Faux painting refers to a variety of decorative finishes that can be applied to walls, including sponging, rag rolling, stippling and dragging to enhance their beauty. Faux in French means false and not genuine. From the Egyptian Pharaohs to the ancient Greeks and Romans - a variety of techniques have been employed by people to enhance living spaces.
History of Faux Painting
In the Middle Ages Europe saw the development of painting techniques, which mirrored the spirituality of the age and also the courtly life, these themes found face in spectacular frescos. Binders, such as gums and resins, were used with paint and palette, offering increasingly diverse methods for decorative painting.

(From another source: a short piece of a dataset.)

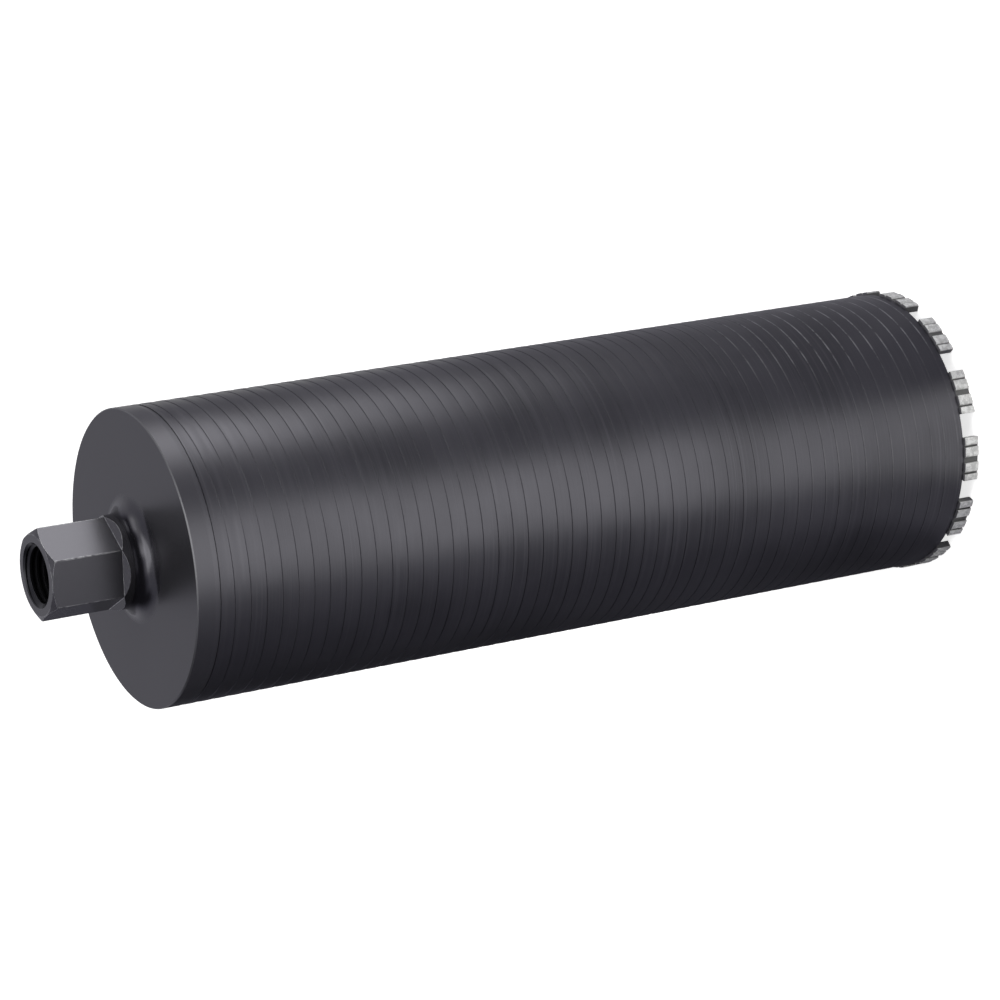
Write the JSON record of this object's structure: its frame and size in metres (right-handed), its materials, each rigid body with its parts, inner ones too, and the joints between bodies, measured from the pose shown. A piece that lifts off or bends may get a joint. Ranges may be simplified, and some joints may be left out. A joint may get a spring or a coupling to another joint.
{
  "type": "diamond core bit",
  "caption": "Wet core bit for drilling round holes in concrete: a closed steel barrel with a threaded hexagonal hub and grooved diamond segments round its open rim.",
  "frame": {"origin": "centre of the crown plane, on the barrel's axis", "axes": "+Z along the barrel's axis, from the crown to the hub's end; +X towards the top of the pictured view and -Y towards the camera"},
  "size_m": [0.152, 0.1518, 0.5066],
  "materials": {
    "barrel_paint": "satin charcoal paint over turned steel",
    "plate_paint": "satin charcoal paint over a faced disc",
    "hub_paint": "satin charcoal paint over milled steel",
    "segment_matrix": "ground sintered metal matrix"
  },
  "bodies": {
    "root": {"barrel": "barrel_paint", "back_plate": "plate_paint", "hub": "hub_paint", "segment_01": "segment_matrix", "segment_02": "segment_matrix", "segment_03": "segment_matrix", "segment_04": "segment_matrix", "segment_05": "segment_matrix", "segment_06": "segment_matrix", "segment_07": "segment_matrix", "segment_08": "segment_matrix", "segment_09": "segment_matrix", "segment_10": "segment_matrix", "segment_11": "segment_matrix", "segment_12": "segment_matrix", "segment_13": "segment_matrix"}
  },
  "joints": []
}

The development of materials continued into the Renaissance, and began to include pigments derived from a variety of chemical substances. This era offers us some of the most spectacular frescos and trompe l'oeil masterpieces that mark the continual evolution of use of chemicals in Faux Painting.
Trompe l'oeil is French term literally meaning "trick the eye." Sometimes called illusionism, it's Faux Painting technique, which gives the appearance of three-dimensional, or photographic realism. It flourished from the Renaissance onward. The discovery of linear perspective in fifteenth-century Italy and advancements in the science of optics in the seventeenth-century Netherlands enabled artists to render object and spaces with eye-fooling exactitude. Both playful and intellectually serious, trompe artists toy with spectators' seeing to raise questions about the nature of art and perception.
Techniques of Faux Painting
Faux decorative painting techniques are often unobservable to the untrained eye. Stippling, Ragging and Stenciling are some of the most popular faux techniques used today.
Ragging & Stippling
In these techniques, paint is applied on surfaces and are then manipulated with a brush or a newspaper
One has to ensure that paint is only applied to well cleaned and primered surfaces. A surface painted with two coats of latex primer is ideal. One can use a water-based glaze, but for a more professional finish oil-based mixtures are preferable.
The Primary reason of the popularity of Faux Painting is the increased interest of people in creating their own environments. Home decorating, for example, is no longer the domain of professionals. People today are increasingly interested in 'do-it-yourself' projects, and decorative painting offers incredible ease and variety of options for anyone willing to learn.